WRITTEN EXERCISE ▸
Only one stretch of the data below should be repeated: the lines from the line containing "# the dice on" through the line containing "cad_parts[node].hide_render = cad_parts[node].hide_viewport", inclusive, exactly as they are.

PROVIDED RECORDS ▸
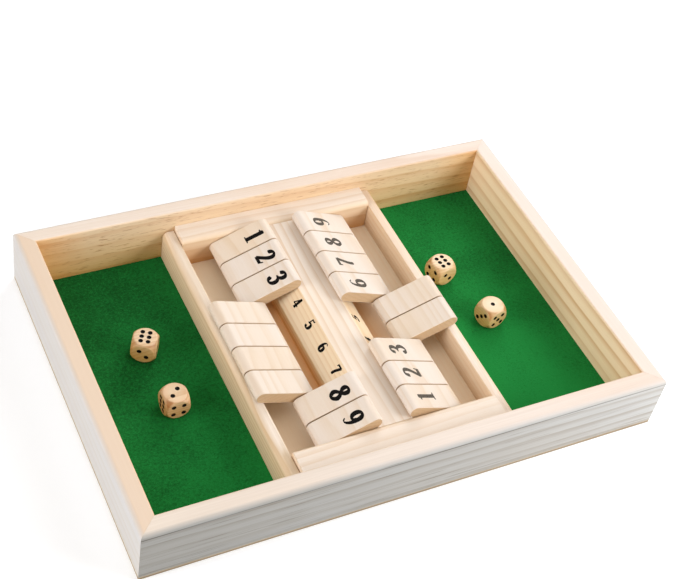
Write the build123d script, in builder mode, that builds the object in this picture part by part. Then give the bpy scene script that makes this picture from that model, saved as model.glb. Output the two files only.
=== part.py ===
from build123d import *

import os
from math import asin, atan2, cos, degrees, hypot, radians, sin

# Shut the box game for two sides: an open pine tray with a green felted dice tray at each end,
# a raised channel across the middle, and two rows of nine number tiles that flip over on rods.
#
# X runs along the long side of the box, Y away from the near side, Z up. The origin is the middle
# of the underside. Sizes are in millimetres.

os.makedirs("parts", exist_ok=True)

# the box
box_length = 350.0
box_width = 244.0
box_height = 42.0
wall_thickness = 12.0
wall_outer_round = 3.0
wall_inner_round = 1.2
base_thickness = 2.5
felt_thickness = 0.8

# the boards that make the channel across the middle
channel_board_thickness = 4.5
divider_thickness = 8.0
divider_height = 23.5
divider_outer_round = 4.0
divider_inner_round = 0.6
divider_end_gap = 0.3

# the cleats at the ends of the channel, which carry the rods
cleat_height = 22.8
back_cleat_depth = 16.0
front_cleat_depth = 23.0
cleat_top_round = 3.0
cleat_side_gap = 0.4

# the bar between the two rows, which holds up the tiles that are still in play
bar_height = 21.3
bar_top_width = 22.6
bar_slope_run = 12.1
bar_slope_drop = 11.3

# the tiles and their rods
tiles_in_row = 9
tile_length = 43.0
tile_thickness = 8.8
tile_gap = 0.5
tile_pivot_inset = 8.0
tile_over_bar = 4.1
tile_over_divider = 7.7
tile_stop_gap = 0.15
rod_radius = 1.5
rod_running_gap = 0.06
rod_height = 14.0
rod_seat_depth = 10.0

# the dice
die_size = 16.0
die_flat_radius = 7.3
die_cuts = 3

# which tiles lie flipped over, as a game leaves them, and where the dice came to rest:
# side of the box, place from the middle of that dice tray, and turn in degrees
left_shut = (4, 5, 6, 7)
right_shut = (4, 5)
dice_places = [
    ("left", 3.2, 31.5, -30.0),
    ("left", 5.2, -16.3, 0.0),
    ("right", -20.9, 34.7, 11.0),
    ("right", -6.6, -11.7, 11.0),
]

# places that follow from the sizes above
wall_height = box_height - base_thickness
inner_length = box_length - 2 * wall_thickness
inner_width = box_width - 2 * wall_thickness
felt_top = base_thickness + felt_thickness
channel_floor = base_thickness + channel_board_thickness
free_reach = tile_length - tile_pivot_inset
rod_x = bar_top_width / 2 + free_reach - tile_over_bar
rod_z = channel_floor + rod_height
channel_half = rod_x + free_reach - tile_over_divider
divider_outer_face = channel_half + divider_thickness
divider_top = base_thickness + divider_height
bar_top = channel_floor + bar_height
row_back = inner_width / 2 - back_cleat_depth
row_front = -inner_width / 2 + front_cleat_depth
row_length = row_back - row_front
tile_pitch = row_length / tiles_in_row
tile_width = tile_pitch - tile_gap
tray_middle = (divider_outer_face + inner_length / 2) / 2
die_ball_radius = hypot(die_size / 2, die_flat_radius)
die_flat_angle = atan2(die_size / 2, die_flat_radius)


def tilt_onto(stop_run, stop_rise):
    """Angle at which a tile's underside clears a stop that lies so far from the rod."""
    half_depth = tile_thickness / 2 + tile_stop_gap
    return degrees(atan2(stop_rise, stop_run) + asin(half_depth / hypot(stop_run, stop_rise)))


tilt_open = tilt_onto(rod_x - bar_top_width / 2, bar_top - rod_z)
tilt_shut = tilt_onto(channel_half - rod_x, divider_top - rod_z)


def save(piece, name):
    piece.label = name
    export_step(piece, f"parts/{name}.step")


# base board and the sheets of felt glued to it in the dice trays
with BuildPart() as base_board:
    with BuildSketch():
        Rectangle(box_length, box_width)
    extrude(amount=base_thickness)
save(base_board.part, "base_board")

felt_width = inner_length / 2 - divider_outer_face
for side_name, side in (("left", -1), ("right", 1)):
    with BuildPart() as felt:
        with BuildSketch(Plane.XY.offset(base_thickness)):
            with Locations((side * tray_middle, 0)):
                Rectangle(felt_width, inner_width)
        extrude(amount=felt_thickness)
    save(felt.part, f"{side_name}_felt")


# the four walls, mitred at the corners, with a rounded edge inside and out
def make_wall(turn, run, reach):
    """Wall whose outer face is reach from the middle, turned about Z from the near side."""
    along = (cos(radians(turn)), sin(radians(turn)), 0)
    inward = (-sin(radians(turn)), cos(radians(turn)), 0)
    foot = (-inward[0] * reach, -inward[1] * reach, base_thickness)
    across = Plane(origin=foot, x_dir=inward, z_dir=along)
    level = Plane(origin=foot, x_dir=along, z_dir=(0, 0, 1))
    with BuildPart() as wall:
        with BuildSketch(across) as section:
            Rectangle(wall_thickness, wall_height, align=(Align.MIN, Align.MIN))
            top_corners = section.vertices().group_by(Axis.Y)[-1].sort_by(Axis.X)
            fillet(top_corners[0], radius=wall_outer_round)
            fillet(top_corners[-1], radius=wall_inner_round)
        extrude(amount=run / 2, both=True)
        with BuildSketch(level):
            Polygon(
                (-run / 2, 0),
                (run / 2, 0),
                (run / 2 - wall_thickness, wall_thickness),
                (-run / 2 + wall_thickness, wall_thickness),
                align=None,
            )
        extrude(amount=wall_height, mode=Mode.INTERSECT)
    return wall.part


wall_places = [
    ("front_wall", 0, box_length, box_width / 2),
    ("right_wall", 90, box_width, box_length / 2),
    ("back_wall", 180, box_length, box_width / 2),
    ("left_wall", 270, box_width, box_length / 2),
]
for wall_name, turn, run, reach in wall_places:
    save(make_wall(turn, run, reach), wall_name)

# the board that raises the floor of the channel, and the divider on each side of it
with BuildPart() as channel_board:
    with BuildSketch(Plane.XY.offset(base_thickness)):
        Rectangle(2 * channel_half, inner_width)
    extrude(amount=channel_board_thickness)
save(channel_board.part, "channel_board")

divider_length = inner_width - 2 * divider_end_gap
for side_name, side in (("left", -1), ("right", 1)):
    with BuildPart() as divider:
        with BuildSketch(Plane.XZ) as section:
            with Locations((side * (channel_half + divider_thickness / 2), base_thickness)):
                Rectangle(divider_thickness, divider_height, align=(Align.CENTER, Align.MIN))
            top_corners = section.vertices().group_by(Axis.Y)[-1].sort_by(Axis.X)
            outer_corner = top_corners[0] if side < 0 else top_corners[-1]
            inner_corner = top_corners[-1] if side < 0 else top_corners[0]
            fillet(outer_corner, radius=divider_outer_round)
            fillet(inner_corner, radius=divider_inner_round)
        extrude(amount=divider_length / 2, both=True)
    save(divider.part, f"{side_name}_divider")


# the cleats: blocks across the ends of the channel, each bored for the ends of both rods
def make_cleat(row_face, wall_face):
    """Cleat between a wall and the row of tiles, its long top edge by the tiles rounded."""
    depth = abs(wall_face - row_face)
    into_cleat = 1 if wall_face > row_face else -1
    with BuildPart() as cleat:
        with BuildSketch(Plane.YZ) as section:
            with Locations(((row_face + wall_face) / 2, channel_floor)):
                Rectangle(depth, cleat_height, align=(Align.CENTER, Align.MIN))
            top_corners = section.vertices().group_by(Axis.Y)[-1].sort_by(Axis.X)
            fillet(top_corners[0] if into_cleat > 0 else top_corners[-1], radius=cleat_top_round)
        extrude(amount=channel_half - cleat_side_gap, both=True)
        with BuildSketch(Plane(origin=(0, row_face, rod_z), x_dir=(1, 0, 0), z_dir=(0, into_cleat, 0))):
            with Locations((-rod_x, 0), (rod_x, 0)):
                Circle(rod_radius)
        extrude(amount=rod_seat_depth, mode=Mode.SUBTRACT)
    return cleat.part


save(make_cleat(row_back, inner_width / 2), "back_cleat")
save(make_cleat(row_front, -inner_width / 2), "front_cleat")

# the bar between the rows: flat on top, a sloping face down to each row, plain sides below
with BuildPart() as centre_bar:
    with BuildSketch(Plane(origin=(0, row_front, channel_floor), x_dir=(1, 0, 0), z_dir=(0, -1, 0))):
        half_top = bar_top_width / 2
        half_foot = half_top + bar_slope_run
        Polygon(
            (-half_foot, 0),
            (half_foot, 0),
            (half_foot, bar_height - bar_slope_drop),
            (half_top, bar_height),
            (-half_top, bar_height),
            (-half_foot, bar_height - bar_slope_drop),
            align=None,
        )
    extrude(amount=-row_length)
save(centre_bar.part, "centre_bar")


# the rods, seated in both cleats, and the tiles that turn on them
def make_tile(side, towards_bar, place):
    """Tile at a place counted from the back of the row, lying on the bar or on the divider.

    Both ends are full rounds. The plane lies in the tile's front face with its origin on the rod.
    """
    tilt = radians(tilt_open if towards_bar else tilt_shut)
    heading = -side if towards_bar else side
    front_face = row_back - tile_pitch * place + tile_gap / 2
    lengthwise = (heading * cos(tilt), 0, sin(tilt))
    with BuildPart() as tile:
        with BuildSketch(Plane(origin=(side * rod_x, front_face, rod_z), x_dir=lengthwise, z_dir=(0, 1, 0))):
            with Locations((tile_length / 2 - tile_pivot_inset, 0)):
                SlotOverall(tile_length, tile_thickness)
            Circle(rod_radius + rod_running_gap, mode=Mode.SUBTRACT)
        extrude(amount=tile_width)
    return tile.part


for side_name, side, shut in (("left", -1, left_shut), ("right", 1, right_shut)):
    rod_start = row_front - rod_seat_depth
    with BuildPart() as rod:
        with BuildSketch(Plane(origin=(side * rod_x, rod_start, rod_z), z_dir=(0, 1, 0))):
            Circle(rod_radius)
        extrude(amount=row_length + 2 * rod_seat_depth)
    save(rod.part, f"{side_name}_rod")

    for number in range(1, tiles_in_row + 1):
        # each player reads their own row from left to right, so the rows count opposite ways
        place = number if side < 0 else tiles_in_row + 1 - number
        tile_part = make_tile(side, number not in shut, place)
        save(tile_part, f"{side_name}_tile_{number}")

# the dice on the felt: cubes with their corners turned off to a ball, in a few straight cuts
cut_angles = [die_flat_angle * (2 * cut / die_cuts - 1) for cut in range(die_cuts + 1)]
ball_profile = [(die_ball_radius * cos(angle), die_ball_radius * sin(angle)) for angle in cut_angles]
for count, (side_name, along, away, turn) in enumerate(dice_places, start=1):
    side = -1 if side_name == "left" else 1
    die_centre = (side * tray_middle + along, away, felt_top + die_size / 2)
    lengthways = (cos(radians(turn)), sin(radians(turn)), 0)
    crossways = (-sin(radians(turn)), cos(radians(turn)), 0)
    with BuildPart() as die:
        with BuildSketch(Plane(origin=die_centre, x_dir=lengthways, z_dir=(0, 0, 1)).offset(-die_size / 2)):
            Rectangle(die_size, die_size)
        extrude(amount=die_size)
        with BuildSketch(Plane(origin=die_centre, x_dir=crossways, z_dir=lengthways)):
            Polygon((0, -die_size / 2), *ball_profile, (0, die_size / 2), align=None)
        revolve(axis=Axis(die_centre, (0, 0, 1)), mode=Mode.INTERSECT)
    save(die.part, f"die_{count}")

print(f"rods {rod_x:.2f} from the middle, {rod_z:.2f} up; dividers {channel_half:.2f} from the middle")
print(f"tiles {tile_width:.2f} wide, tilt {tilt_open:.2f} in play and {tilt_shut:.2f} shut")
print(f"a tile flips through {180 - tilt_open - tilt_shut:.2f} degrees")
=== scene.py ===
import math

import bpy
import numpy as np
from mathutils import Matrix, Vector
from mathutils.geometry import delaunay_2d_cdt


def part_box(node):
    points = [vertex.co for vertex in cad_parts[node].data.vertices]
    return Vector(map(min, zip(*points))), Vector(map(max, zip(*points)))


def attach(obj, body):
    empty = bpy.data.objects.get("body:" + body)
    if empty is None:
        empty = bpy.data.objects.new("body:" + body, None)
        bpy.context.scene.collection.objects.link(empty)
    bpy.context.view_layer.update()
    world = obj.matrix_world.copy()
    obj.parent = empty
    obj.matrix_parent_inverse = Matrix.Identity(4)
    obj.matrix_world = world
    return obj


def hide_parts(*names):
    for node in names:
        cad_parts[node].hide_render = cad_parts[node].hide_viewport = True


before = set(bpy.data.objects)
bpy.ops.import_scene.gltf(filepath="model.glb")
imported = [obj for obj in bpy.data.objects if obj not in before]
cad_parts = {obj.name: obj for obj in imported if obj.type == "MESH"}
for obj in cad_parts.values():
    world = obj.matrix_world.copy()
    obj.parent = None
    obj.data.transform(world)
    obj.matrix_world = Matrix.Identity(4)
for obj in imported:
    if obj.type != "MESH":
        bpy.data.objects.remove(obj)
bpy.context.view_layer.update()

mm = 0.001
print("frame loaded:", len(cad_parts), "nodes")


# ---- shader maths

class Wire:
    # One output of a node. Arithmetic on it adds Math nodes to the same tree.
    def __init__(self, tree, socket):
        self.tree = tree
        self.socket = socket

    def node(self, kind, settings=None, inputs=None, output=0):
        made = self.tree.nodes.new(kind)
        for key, value in (settings or {}).items():
            if key == "stops":
                setStops(made.color_ramp.elements, value)
            else:
                setattr(made, key, value)
        for key, value in (inputs or {}).items():
            if isinstance(value, Wire):
                self.tree.links.new(value.socket, made.inputs[key])
            else:
                made.inputs[key].default_value = value
        return Wire(self.tree, made.outputs[output])

    def math(self, operation, *values, clamp=False):
        settings = {"operation": operation, "use_clamp": clamp}
        return self.node("ShaderNodeMath", settings, dict(enumerate(values)))

    def vector(self, operation, *values, output=0):
        return self.node("ShaderNodeVectorMath", {"operation": operation}, dict(enumerate(values)), output)

    def mix(self, first, second, blend="MIX"):
        # colours, with this wire as the factor
        settings = {"data_type": "RGBA", "blend_type": blend, "clamp_factor": True}
        return self.node("ShaderNodeMix", settings, {0: self, 6: first, 7: second}, 2)

    def ramp(self, *stops):
        return self.node("ShaderNodeValToRGB", {"stops": stops}, {0: self})

    def noise(self, detail=2.0, roughness=0.5, scale=1.0, distortion=0.0):
        inputs = {"Scale": scale, "Detail": detail, "Roughness": roughness, "Distortion": distortion}
        return self.node("ShaderNodeTexNoise", {"noise_dimensions": "3D"}, {"Vector": self, **inputs})

    def axis(self, number):
        # one coordinate of a vector: 0, 1 or 2
        return self.node("ShaderNodeSeparateXYZ", None, {0: self}, number)

    def share(self, name):
        # a surface's own attribute, from 0 to 1
        return self.node("ShaderNodeAttribute", {"attribute_name": name}, output=2)

    def __add__(self, other): return self.math("ADD", self, other)
    def __radd__(self, other): return self.math("ADD", other, self)
    def __sub__(self, other): return self.math("SUBTRACT", self, other)
    def __rsub__(self, other): return self.math("SUBTRACT", other, self)
    def __mul__(self, other): return self.math("MULTIPLY", self, other)
    def __rmul__(self, other): return self.math("MULTIPLY", other, self)
    def __truediv__(self, other): return self.math("DIVIDE", self, other)
    def __rtruediv__(self, other): return self.math("DIVIDE", other, self)


def setStops(elements, stops):
    # stops are (place, level or colour); a new ramp has two
    while len(elements) < len(stops):
        elements.new(0.5)
    for element, (place, colour) in zip(elements, stops):
        element.position = place
        element.color = colour if isinstance(colour, tuple) else (colour, colour, colour, 1)


def paint(red, green, blue):
    # a colour picked on screen, 0 to 255, as the linear colour that the shader wants
    def linear(level):
        level /= 255
        return level / 12.92 if level <= 0.04045 else ((level + 0.055) / 1.055) ** 2.4
    return (linear(red), linear(green), linear(blue), 1)


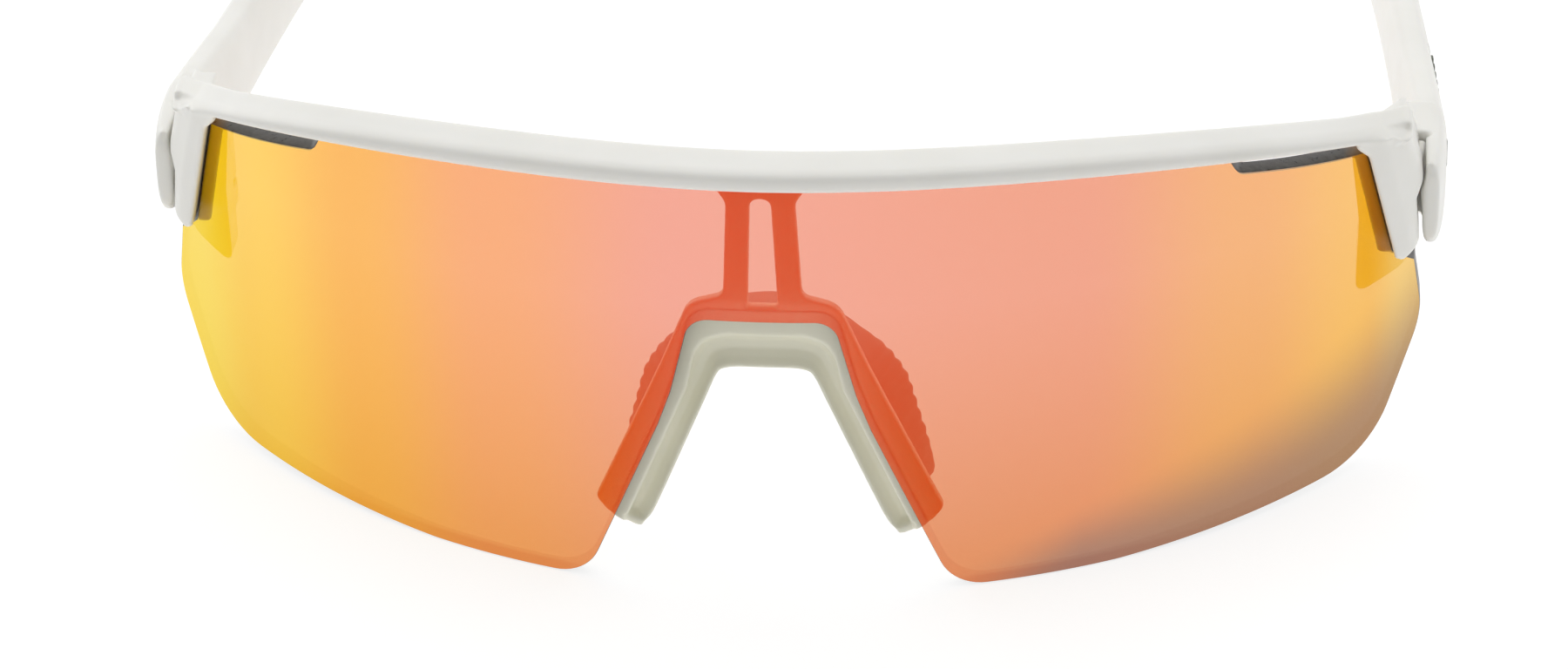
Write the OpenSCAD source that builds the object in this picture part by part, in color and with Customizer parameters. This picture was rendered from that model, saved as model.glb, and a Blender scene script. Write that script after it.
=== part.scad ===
// Wraparound sport sunglasses with a single shield lens and two folding arms.
// +X is the wearer's left, -Y is the way the wearer looks, +Z is up.
// The origin is on the surface that the glasses stand on, under the middle of their box.

/* [Lens] */
// Radius of the lens's front face about its upright axis
lens_r = 85.5; // [84:0.5:88]
// Thickness of the lens
lens_t = 2.1; // [1.8:0.1:2.2]
// Height of the lens's hidden top edge at the middle
lens_h = 52; // [51.6:0.1:52.2]
// Height of the top of the nose cut-out
nose_cut_h = 34.5; // [33.5:0.5:35]

/* [Brow bar] */
// Height of the bar's front lower edge at the middle
bar_low = 51.1; // [50.8:0.1:51.4]
// Height of the bar's top at the middle
bar_ridge = 53.5; // [53:0.1:54]
// How much the bar drops towards its ends, in millimetres per cubic millimetre of half width
bar_drop = 0.000033; // [0.00003:0.000001:0.000036]
// How far the bar stands in front of the lens's face
bar_proud = 1.7; // [1.2:0.1:2]
// How far the bar's rear face is behind the lens's face
bar_depth = 5; // [4:0.5:6]
// Half of the bar's width in the front view
bar_half = 68.3; // [68:0.1:68.5]

/* [Hinge] */
// Distance of each hinge pin from the middle of the glasses
pin_x = 67.8; // [67.5:0.1:67.9]
// Distance of each hinge pin behind the lens's front
pin_y = 45.6; // [45.4:0.1:46]
// Radius of the hinge screw's shaft
pin_r = 0.75; // [0.6:0.05:0.8]
// Radial clearance of the shaft in the arm's knuckle
pin_gap = 0.05; // [0.02:0.01:0.08]
// Radius of the hinge ears and of the arm's knuckle
ear_r = 2.5; // [2.2:0.1:2.5]
// Height of the lower ear's underside
ear_low = 21.8; // [21.6:0.1:22]
// Height of each ear
ear_h = 2.5; // [2.3:0.1:2.6]
// Height of the slot between the ears
slot_h = 7; // [6.6:0.1:7.2]
// Thickness of the nylon washers on each side of the knuckle
washer_t = 0.3; // [0.2:0.05:0.4]

/* [Arms] */
// Distance of the arm's front end behind the lens's front
arm_front = 36.3; // [36:0.1:37]
// Where the arm ends and its rubber ear grip starts
grip_front = 118; // [114:1:122]
// Distance of the ear grip's end behind the lens's front
arm_back = 165; // [165:1:165]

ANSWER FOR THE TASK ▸
# the dice on the felt: cubes with their corners turned off to a ball, in a few straight cuts
cut_angles = [die_flat_angle * (2 * cut / die_cuts - 1) for cut in range(die_cuts + 1)]
ball_profile = [(die_ball_radius * cos(angle), die_ball_radius * sin(angle)) for angle in cut_angles]
for count, (side_name, along, away, turn) in enumerate(dice_places, start=1):
    side = -1 if side_name == "left" else 1
    die_centre = (side * tray_middle + along, away, felt_top + die_size / 2)
    lengthways = (cos(radians(turn)), sin(radians(turn)), 0)
    crossways = (-sin(radians(turn)), cos(radians(turn)), 0)
    with BuildPart() as die:
        with BuildSketch(Plane(origin=die_centre, x_dir=lengthways, z_dir=(0, 0, 1)).offset(-die_size / 2)):
            Rectangle(die_size, die_size)
        extrude(amount=die_size)
        with BuildSketch(Plane(origin=die_centre, x_dir=crossways, z_dir=lengthways)):
            Polygon((0, -die_size / 2), *ball_profile, (0, die_size / 2), align=None)
        revolve(axis=Axis(die_centre, (0, 0, 1)), mode=Mode.INTERSECT)
    save(die.part, f"die_{count}")

print(f"rods {rod_x:.2f} from the middle, {rod_z:.2f} up; dividers {channel_half:.2f} from the middle")
print(f"tiles {tile_width:.2f} wide, tilt {tilt_open:.2f} in play and {tilt_shut:.2f} shut")
print(f"a tile flips through {180 - tilt_open - tilt_shut:.2f} degrees")
=== scene.py ===
import math

import bpy
import numpy as np
from mathutils import Matrix, Vector
from mathutils.geometry import delaunay_2d_cdt


def part_box(node):
    points = [vertex.co for vertex in cad_parts[node].data.vertices]
    return Vector(map(min, zip(*points))), Vector(map(max, zip(*points)))


def attach(obj, body):
    empty = bpy.data.objects.get("body:" + body)
    if empty is None:
        empty = bpy.data.objects.new("body:" + body, None)
        bpy.context.scene.collection.objects.link(empty)
    bpy.context.view_layer.update()
    world = obj.matrix_world.copy()
    obj.parent = empty
    obj.matrix_parent_inverse = Matrix.Identity(4)
    obj.matrix_world = world
    return obj


def hide_parts(*names):
    for node in names:
        cad_parts[node].hide_render = cad_parts[node].hide_viewport = True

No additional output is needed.